On the other hand, in a recurring deposit, if you miss a payment or want to withdraw before maturity, the penalty may be lower, and you may have more lenient terms. For those looking for liquidity in case of an emergency, an RD account might be the more flexible option.
5. Tax Implications
Both recurring deposits and fixed deposits are subject to tax under Section 80C of the Income Tax Act. The interest earned on both investments is taxable, and the tax will depend on the investor's income tax slab. However, the main difference lies in the tax-saving FD option, which allows you to claim tax deductions under Section 80C, provided the FD has a lock-in period of 5 years. Unfortunately, no such tax-saving benefit is available for recurring deposits.
6. Best for Savings Discipline
A recurring deposit can be a great way to develop a disciplined savings habit. Since the money is deducted from your account monthly, it becomes a forced savings plan. This is especially useful for individuals who may struggle to save a large sum at once.

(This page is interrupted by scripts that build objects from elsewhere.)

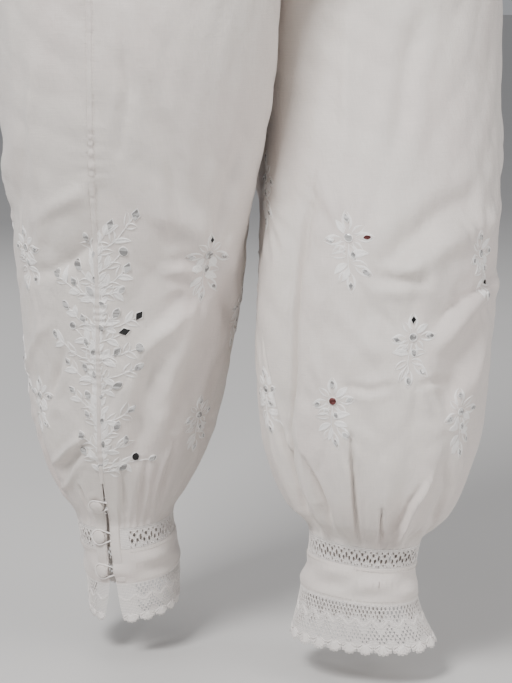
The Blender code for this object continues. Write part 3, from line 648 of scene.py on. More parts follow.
def pixel_finder(side):
    """A function that gives the share and drop of the leg's cloth at a pixel of the photograph."""
    shares = np.linspace(0, 1, FIND_SHARES + 1)[:-1][:, None]
    drops = np.linspace(*FIND_RANGE, FIND_DROPS)[None, :]
    points = skin(side, shares, drops)
    backward = camera_axes()[2]
    facing = normal_of(skin, side, shares, drops) @ backward > FIND_FACING
    x, y = to_pixels(points)

    def find(px, py):
        far = np.where(facing, (x - px) ** 2 + (y - py) ** 2, 1e9)
        i, j = np.unravel_index(int(np.argmin(far)), far.shape)
        fine_shares = shares[i, 0] + np.linspace(-1, 1, FIND_FINER)[:, None] / FIND_SHARES
        fine_drops = drops[0, j] + np.linspace(-1, 1, FIND_FINER)[None, :] * 0.002
        fx, fy = to_pixels(skin(side, fine_shares, fine_drops))
        k, m = np.unravel_index(int(np.argmin((fx - px) ** 2 + (fy - py) ** 2)), fx.shape)
        return float(fine_shares[k, 0]) % 1.0, float(fine_drops[0, m])

    return find


FIND = {side: pixel_finder(side) for side in (RIGHT, LEFT)}


def crease_lines():
    """Every crease with its points as shares and drops, by side."""
    lines = {RIGHT: [], LEFT: []}
    for crease in rows_of(CREASE_COLUMNS, PHOTO_CREASES):
        crease["points"] = [FIND[crease["side"]](x, y) for x, y in crease["points"]]
        lines[crease["side"]].append(crease)
    for crease in rows_of(CREASE_COLUMNS, HIDDEN_CREASES):
        lines[crease["side"]].append(crease)
    return lines


CREASES = crease_lines()
SPRAY_PLACES = {
    side: [FIND[side](row[1], row[2]) for row in PHOTO_SPRAYS if row[0] == side]
    + [(row[1], row[2]) for row in HIDDEN_SPRAYS if row[0] == side]
    for side in (RIGHT, LEFT)
}


def wrap(share):
    """A difference between two shares, the short way round."""
    return (share + 0.5) % 1.0 - 0.5


def crease_height(side, share, drop):
    """How far the creases lift the cloth, or lower it, along its normal."""
    round_leg = leg_round(side, drop)
    total = np.zeros(np.shape(drop))
    for crease in CREASES[side]:
        points = crease["points"]
        origin = points[0][0]
        x = wrap(share - origin) * round_leg
        best = np.full(total.shape, 1e9)
        signed = np.zeros(total.shape)
        along = np.zeros(total.shape)
        spans = len(points) - 1
        for i in range(spans):
            (share_a, drop_a), (share_b, drop_b) = points[i], points[i + 1]
            start = np.array((wrap(share_a - origin) * leg_round(side, drop_a), drop_a))
            end = np.array((wrap(share_b - origin) * leg_round(side, drop_b), drop_b))
            way = end - start
            length = max(float(np.hypot(*way)), 1e-6)
            way = way / length
            t = np.clip((x - start[0]) * way[0] + (drop - start[1]) * way[1], 0.0, length)
            dx, dy = x - start[0] - t * way[0], drop - start[1] - t * way[1]
            distance = np.hypot(dx, dy)
            nearer = distance < best
            best = np.where(nearer, distance, best)
            signed = np.where(nearer, np.sign(dx * way[1] - dy * way[0]) * distance, signed)
            along = np.where(nearer, (i + t / length) / spans, along)
        fade = np.sin(math.pi * np.clip(0.06 + 0.88 * along, 0, 1)) ** 0.7
        part = signed / crease["half_width"]
        if crease["form"] == "step":
            shape = part * np.exp(0.5 - 0.5 * part ** 2)
        elif crease["form"] == "ridge":
            shape = np.exp(-part ** 2)
        elif crease["form"] in ("fold", "crest"):
            wide = np.exp(-0.9 * np.maximum(-part, 0.0))
            sharp = np.exp(-((2.2 * np.maximum(part, 0.0)) ** 2))
            shape = np.where(part < 0, wide, sharp) * (-1.0 if crease["form"] == "fold" else 1.0)
        else:
            shape = -np.exp(-part ** 2) + 0.35 * np.exp(-((np.abs(part) - 1.9) ** 2))
        near = best < CREASE_REACH * crease["half_width"]
        total = total + CREASE_GAIN * crease["depth"] * fade * shape * near
    calm = 1 - np.exp(-np.maximum(GATHER_DROP - drop, 0) / CREASE_CALM)
    return total * calm


def pucker_height(side, share, drop):
    """Small uneven puckers beside the side seam."""
    seam = SIDE_SEAM_AT[side](drop)
    away = np.abs(wrap(share - seam)) * leg_round(side, drop)
    phase = drop / PUCKER_PITCH + 0.8 * np.sin(drop * 61) + 0.5 * np.sin(drop * 143 + 1)
    ripple = np.sin(2 * math.pi * phase + 14 * wrap(share - seam))
    strength = 0.5 + 0.5 * np.sin(drop * 37 + 2)
    open_part = ease((drop - 0.20) / 0.1) * ease((SLIT_TOP_DROP - drop) / 0.02)
    return PUCKER_DEPTH * strength * ripple * np.exp(-((away / PUCKER_HALF_WIDTH) ** 2)) * open_part


def rumple_height(side, share, drop):
    """Soft ridges with sharper valleys between them, stronger in some places than in others."""
    total = np.zeros(np.shape(drop))
    for place, rumple in enumerate(rows_of(RUMPLE_COLUMNS, RUMPLES)):
        wander = 0.9 * np.sin(2 * math.pi * (2 * share - drop / 0.37) + 2 * rumple["phase"])
        turns = rumple["turns"] * share + side * drop / rumple["fall"]
        wave = np.sin(2 * math.pi * turns + rumple["phase"] + wander)
        strong = 0.65 + 0.35 * np.sin(2 * math.pi * (share + drop / 0.45) + 1.7 * side + 2.1 * place)
        total = total + rumple["depth"] * strong * (np.sqrt(wave ** 2 + 0.03) - 0.64)
    return total * ease((SLIT_TOP_DROP + 0.02 - drop) / 0.10)


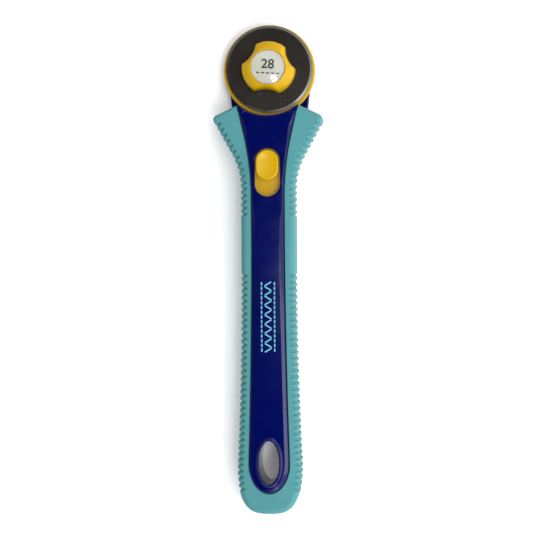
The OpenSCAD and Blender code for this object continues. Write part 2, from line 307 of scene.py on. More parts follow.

An RD account helps build consistency and ensures you are saving regularly.
In contrast, fixed deposits require a one-time investment, so they are better suited for people who already have a lump sum they wish to save. If you're looking to make a one-time investment without worrying about monthly contributions, a fixed deposit is a good choice.
Which is the Better Option for You?
Choosing between a recurring deposit and a fixed deposit depends largely on your savings goals and financial situation. If you have a lump sum available and are looking for a higher interest rate, a fixed deposit may be the better choice for you. It offers a larger return and greater flexibility in terms of tenure.
However, if you prefer to save smaller amounts regularly and want a more structured approach to building your savings over time, a recurring deposit account is a good option. It helps in budgeting and encourages regular savings, making it ideal for individuals who may not have a lump sum to invest.
Conclusion
Both recurring deposits and fixed deposits have their advantages. The choice ultimately depends on your financial goals, the amount you wish to invest, and your need for liquidity. If you are looking for a one-time investment with a higher interest rate, an FD may be the right option. If you prefer regular savings with lower commitment, a recurring deposit might be the better choice for you. Whichever you choose, make sure to assess your financial situation and investment goals carefully before making a decision.